According to ONGC, its Godavari Block (known as G-4) and discovery block KGDWN-98/2 are contiguous to RILowned KG-DWN-98/3 (KG-D6). The Economic Times has reviewed a letter written by ONGC Director (Exploration) NK Verma to the ministry of petroleum. "The position of ONGC is that there is a continuity of discoveries made by ONGC in its Godavari PML DWN-98/3 block. Our study suggests that RIL's well D6-A5, D6-A9,D6-B8 are drilled on the extension of G4-2,G4-3 AND D1 pools of ONGC respectively.
As these pools are extending across both the blocks, there is possibility that pools of KG-DWN-98/2 and G4 are being drained through wells drilled in D6 block, as these wells are drilled close to/on block boundary," the letter reads.
RIL's D6 block in the Krishna-Godavari basin borders ONGC's DWN 98/2 Block and ONGC's G4 gas field is also near RIL's block.
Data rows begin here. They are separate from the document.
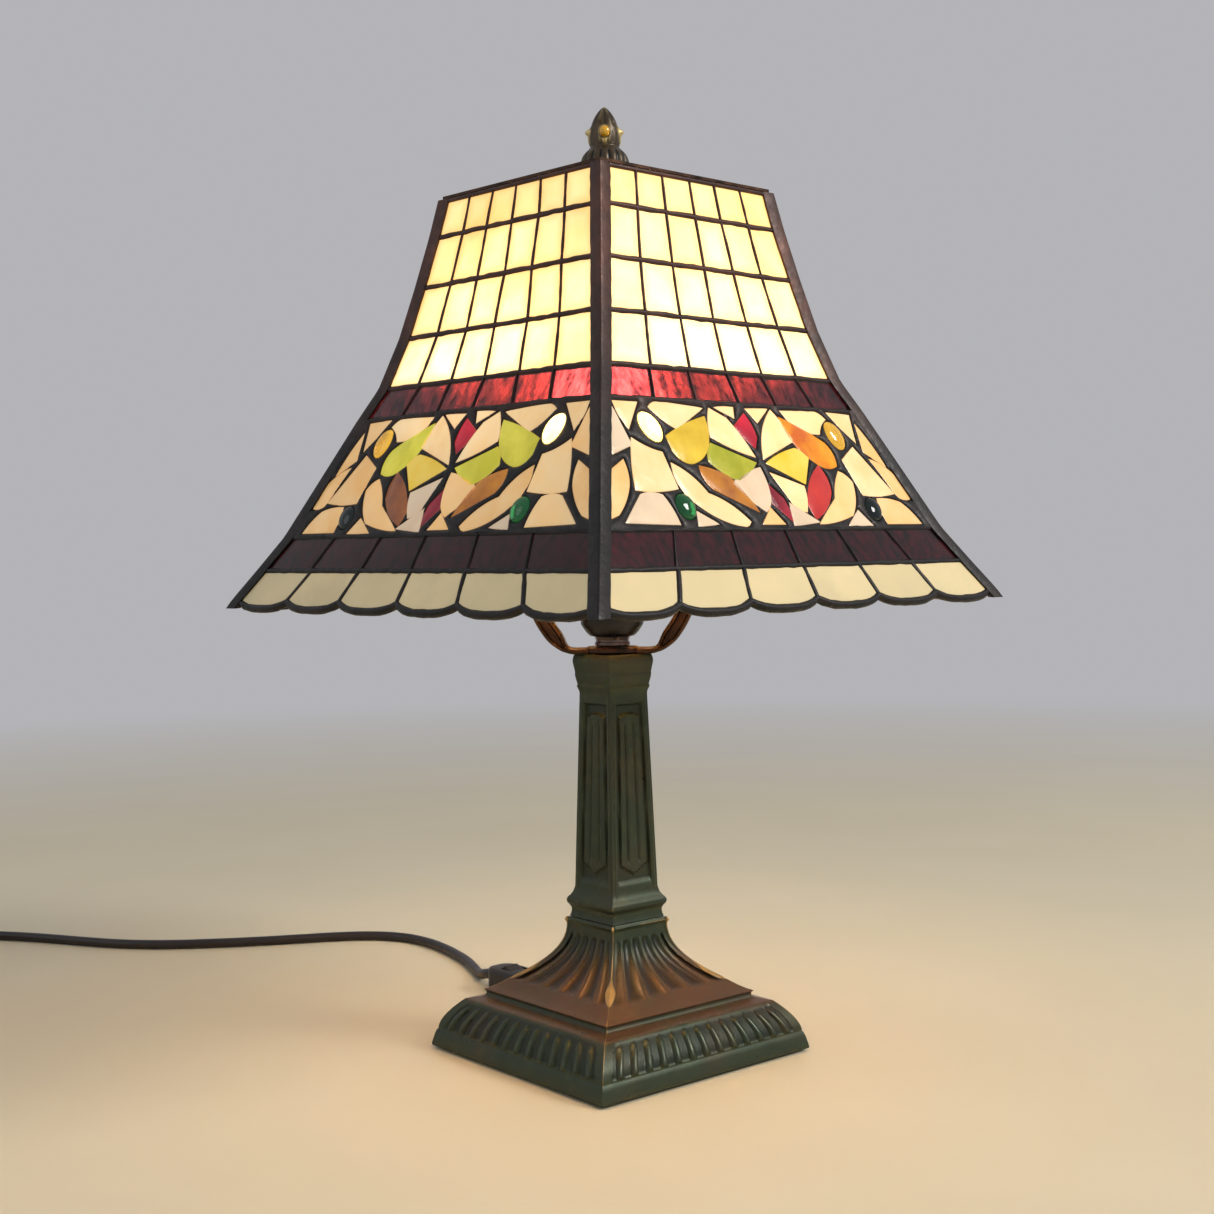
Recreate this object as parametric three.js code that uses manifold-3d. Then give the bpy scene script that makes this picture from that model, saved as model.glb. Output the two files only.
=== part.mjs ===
// Stained glass table lamp: a square bell-shaped leaded shade carried by a harp on a cast column
// and a stepped square foot. Millimetres, +Z up, origin under the middle of the foot.
// Faces of the foot look along X and Y. The lead leaves the foot through its back face (+Y).
import * as THREE from "three";
import { mergeVertices } from "three/addons/utils/BufferGeometryUtils.js";
import Module from "manifold-3d";

const wasm = await Module();
wasm.setup();

// ---------------------------------------------------------------- driving dimensions
const GAP = 0.3; // clearance between pieces that touch

// foot: a hollow casting on a felt pad
const FOOT_SIDE = 150;
const FELT_THICKNESS = 1.5;
const FOOT_RIM_LIFT = 1; // height of the casting's rim above the table
const PLINTH_TOP = 11;
const PLINTH_DRAFT = 2.5; // how far the plinth leans in on each side
const OVOLO_TOP = 28;
const OVOLO_TOP_HALF = 61;
const OVOLO_ROUNDNESS = 1.7;
const STEP_TOP = 34;
const STEP_TOP_HALF = 54;
const STEP_LIP_WIDTH = 1.2;
const STEP_LIP_RISE = 2;
const STEP_DRAFT = 1.4;
const SLOPE_TOP = 39.5;
const SLOPE_TOP_HALF = 43.5;
const COVE_STEPS = 7;
const COVE_HOLLOW = 2.2; // how quickly the hollow above the slope turns upright
const FOOT_TOP = 74.7;
const FOOT_TOP_HALF = 19;
const FOOT_BEAD = 1; // how far the bead round the top of the foot stands out
const FOOT_BEAD_HEIGHT = 3;
const FOOT_WALL = 9;
const CAVITY_TOP = 33.5;
const PLATE_THICKNESS = 1.5;
const BALLAST_THICKNESS = 13;

// column: a square tapered casting
const COLUMN_LENGTH = 146.8;
const SHAFT_BOTTOM_HALF = 16.3;
const SHAFT_TOP_HALF = 13.3;
const COLUMN_WALL = 4;
const PANEL_DEPTH = 1.2;
const PANEL_MARGIN = 4.2; // width left on each side of a recessed panel
const COLUMN_BASE_HEIGHT = 17; // moulding below the shaft
const CAPITAL_HEIGHT = 22; // moulding above the shaft
const PANEL_GAP = 4; // plain shaft left below and above a recessed panel
const PANEL_POINT = 8; // height of the panel's arrow-shaped ends

// threaded rod that ties the lamp together
const ROD_RADIUS = 4.75;
const ROD_BORE_RADIUS = 3;
const ROD_CLEARANCE = 0.45;
const ROD_HOLE_RADIUS = ROD_RADIUS + ROD_CLEARANCE;
const NUT_WALL = 4.4;
const NUT_HEIGHT = 4.5;
const WASHER_WIDTH = 11;
const WASHER_THICKNESS = 1.5;

// harp, socket and bulb
const SADDLE_HALF = 24;
const SADDLE_DISC_WIDTH = 9.8;
const SADDLE_THICKNESS = 3.6;
const HARP_HALF_WIDTH = 54;
const HARP_BAND_WIDTH = 13;
const HARP_BAND_THICKNESS = 2.6;
const HARP_ARM_THICKNESS = 7.8; // where the band leaves the saddle, folded over for stiffness
const HARP_CROWN_LENGTH = 4;
const HARP_CROWN_OVERLAP = 3; // how far the stud reaches down into the crown
const HARP_TURN = THREE.MathUtils.degToRad(-43);
const STUD_RADIUS = 3;
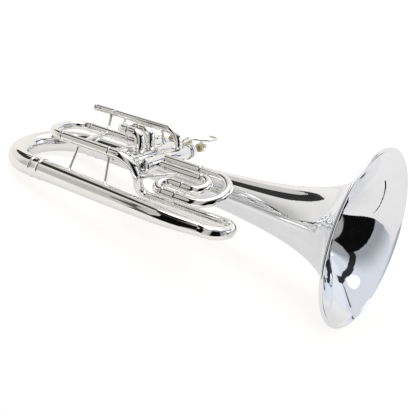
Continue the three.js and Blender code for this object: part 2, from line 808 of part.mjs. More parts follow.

ONGC, which has around 11 discoveries in the region, plans to develop G4 and KG-DWN blocks by 2017 and has over 4 trillion cubic feet of gas reserves in the KGDWN-98/2 block with an estimated output of 6-9 million standard cubic metres per day of gas.
On September 10, the Delhi High Court disposed of ONGC's petition and directed government to take a decision after it receives report from an independent panel set up to arbitrate between RIL and ONGC.